Friday, December 02, 2005

Connecticut House Speaker Says Connecticut Cut Long Island Sound Cleanup Funds Because it's Not a "Sexy" Issue

Connecticut’s decision to ease up on its commitment to clean up Long Island Sound finally got some press coverage, with this story in today’s Connecticut Post (click here). It answers a lot of questions and also gives Sound advocates (mainly Leah Lopez Schmaltz, at Save the Sound, but he quotes me as well) a chance to make the case that this is the wrong time to cut back on the clean up.

The bottom line is that the Connecticut Legislature decided that the Sound wasn’t as important as other issues. Here’s what reporter Ed Crowder wrote:

The two-year state budget approved in June provides $140 million in capital funding for the Clean Water Fund in 2006 and 2007. That's only a fraction — 16 percent — of the full $892 million in bonding the DEP sought for the fund's grant and loan programs….

Speaker of the House James A. Amann, D-Milford, said the General Assembly and the governor had to make difficult choices in the last session. Making capital available for the wastewater treatment plant upgrades was a priority early on, he said, but lawmakers ultimately decided there were more urgent needs, including transportation upgrades.

"A sewage treatment plant, it's not a sexy issue, right?" he said.

Amann, who lives at Caswell Cove condominiums near Milford's wastewater treatment plant, said he's personally sold on the need to fund the upgrades and believes the General Assembly should take the issue up in its next session.

"Where I live, it's to the point where I sometimes can't even lift up my windows at night because the stench is so bad," Amann said.

Amann is right when he says a sewage treatment plant isn’t a sexy issue. That attitude points up an important point: if nitrogen reduction is seen merely as a sewage treatment plant issue, it’s probably doomed to failure. It’s got to be perceived as what it really is: a Long Island Sound issue. Nobody cares if sewage plants are improved; but everybody cares that Long Island Sound not be allowed to die, which is essentially what it is facing if the cleanup doesn’t move forward.

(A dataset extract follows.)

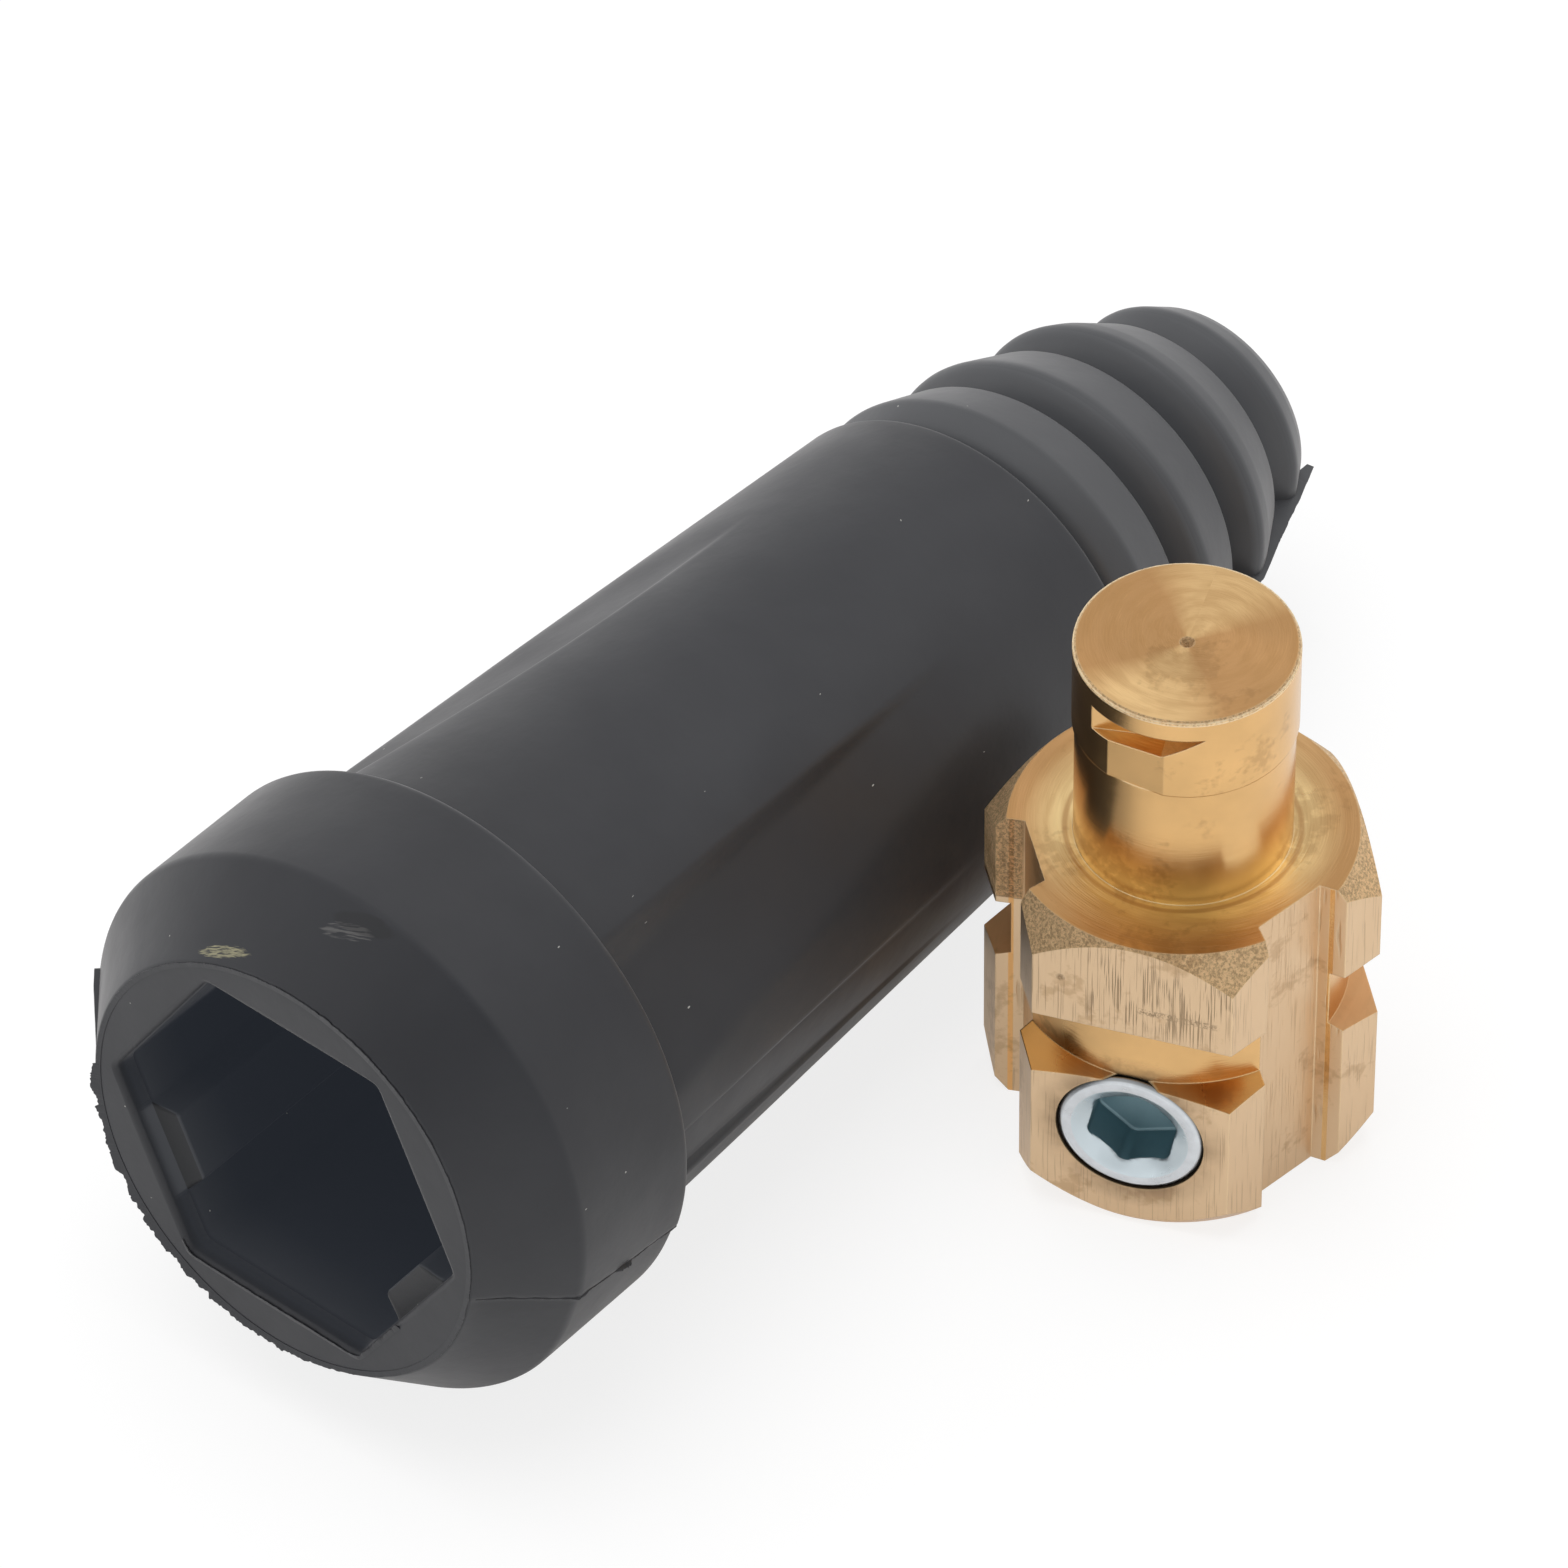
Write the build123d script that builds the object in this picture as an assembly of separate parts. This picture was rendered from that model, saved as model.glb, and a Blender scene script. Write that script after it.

Amann also says it’s important because the stench is bad in his neighborhood. I feel sorry for him, of course, but the stench has nothing to do with nitrogen removal. If the Speaker’s understanding of the issue is so poor, we might be in trouble anyway.

Crowder cites me as saying advocates for Long Island Sound need to do a better job getting the word out again that this is a big issue. I’m happy to say I was not misquoted.